The firm has also invested in outside talent, and in the 12 months to 30 April, the number of partners at Brodies rose from 75 to 80, boosted by seven lateral hires, including regulatory and competition lawyer Rod Lambert from Norton Rose Fulbright in London to its Edinburgh office and corporate lawyer Neil Burgess from DLA Piper in Glasgow. Over the same period, the number of lawyers and professional advisers at the firm increased from 326 to 348.

While some question whether this level of growth is sustainable in light of Brodies’ Scotland-centric focus, Bill Drummond, managing partner at Brodies, said: ‘Over the past year we have seen further sweeping changes in the Scottish legal market. However, this changing environment, and the slowly improving economic prospects present opportunities for Brodies and for our clients. We remain committed to our strategy of supporting clients within and from Scotland in all sectors that are fundamental to the continued success of the Scottish economy.

‘The improving UK economy and more stable conditions in the Eurozone have encouraged many clients to move forward with greater confidence in the long-awaited recovery and to invest in their businesses and ventures. This fed through into increased transactional activity for the firm, especially for our real estate, corporate M&A, energy and finance teams.’
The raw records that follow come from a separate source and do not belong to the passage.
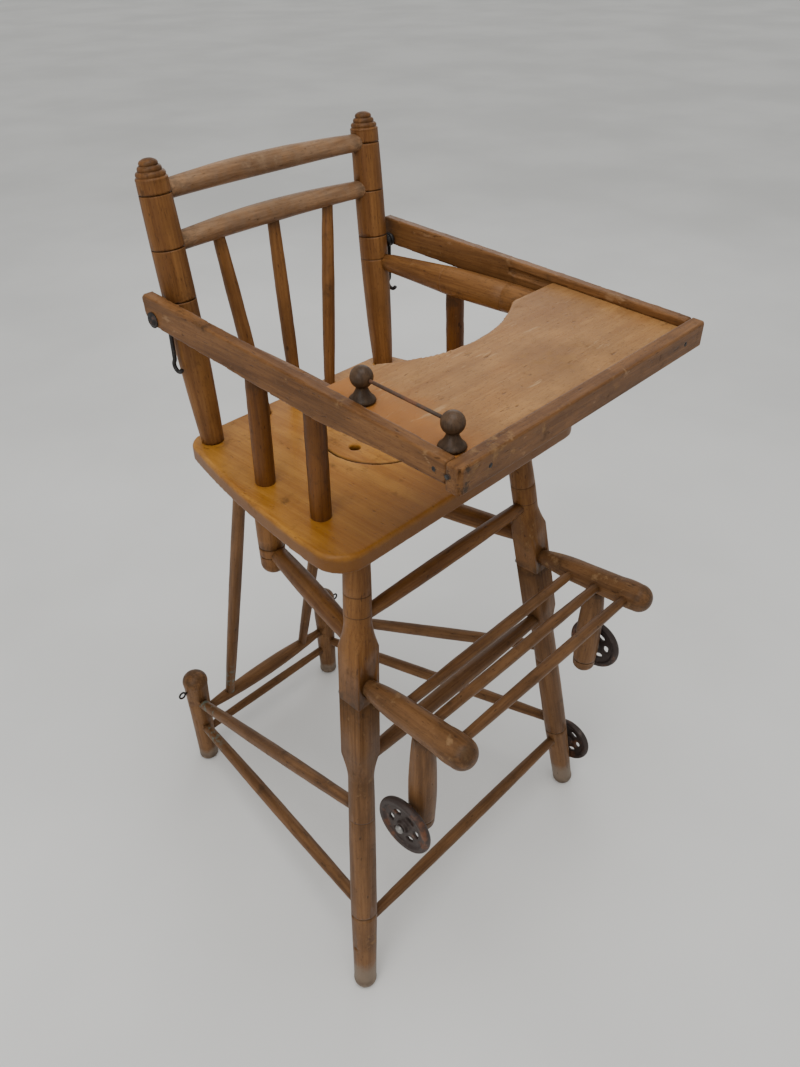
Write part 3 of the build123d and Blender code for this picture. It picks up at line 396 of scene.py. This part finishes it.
# %% Rod tree
class Tree:
    """A Geometry Nodes tree with named inputs."""

    def __init__(self, name, inputs):
        self.group = bpy.data.node_groups.new(name, "GeometryNodeTree")
        self.identifiers = {}
        for label, kind in inputs.items():
            socket = self.group.interface.new_socket(label, in_out="INPUT", socket_type=kind)
            self.identifiers[label] = socket.identifier
        self.group.interface.new_socket("Geometry", in_out="OUTPUT", socket_type="NodeSocketGeometry")
        self.entry = self.group.nodes.new("NodeGroupInput")

    def given(self, label):
        """The socket that carries a named input."""
        return self.entry.outputs[label]

    def node(self, kind, settings=None, inputs=None):
        """Make one node and give back its first output: settings first, then its sockets."""
        made = self.group.nodes.new(kind)
        for key, value in (settings or {}).items():
            setattr(made, key, value)
        for key, value in (inputs or {}).items():
            if isinstance(value, bpy.types.NodeSocket):
                self.group.links.new(value, made.inputs[key])
            else:
                made.inputs[key].default_value = value
        return made.outputs[0]

    def maths(self, operation, first, second=0.0):
        """One Math node."""
        return self.node("ShaderNodeMath", {"operation": operation}, {0: first, 1: second})

    def close(self, geometry):
        """End the tree in real geometry that has its material."""
        real = self.node("GeometryNodeRealizeInstances", {}, {"Geometry": geometry})
        inputs = {"Geometry": real, "Material": self.given("Material")}
        done = self.node("GeometryNodeSetMaterial", {}, inputs)
        exit_node = self.group.nodes.new("NodeGroupOutput")
        self.group.links.new(done, exit_node.inputs["Geometry"])

    def grow(self, name, values):
        """Run the tree once and give back a plain mesh."""
        seed = bpy.data.objects.new(name + "_tree", bpy.data.meshes.new(name + "_seed"))
        scene.collection.objects.link(seed)
        modifier = seed.modifiers.new("tree", "NODES")
        modifier.node_group = self.group
        for label, value in values.items():
            modifier[self.identifiers[label]] = value
        bpy.context.view_layer.update()
        mesh = bpy.data.meshes.new_from_object(seed.evaluated_get(bpy.context.evaluated_depsgraph_get()))
        mesh.name = name
        seed.modifiers.clear()
        bpy.data.objects.remove(seed)
        return mesh


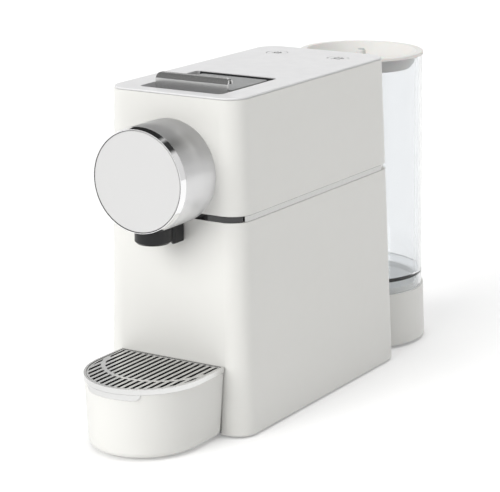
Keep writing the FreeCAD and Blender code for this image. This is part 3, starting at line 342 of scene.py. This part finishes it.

Senior partners are largely feeling optimistic for the year ahead, although hanging over the recovery is the untold impact of the referendum on Scottish independence on business confidence and investment, with the summer months expected to see a slow down. However Shand said: ‘We have a lot of projects in the pipeline. At worst they will come about in the Autumn and we’re cautiously positive.’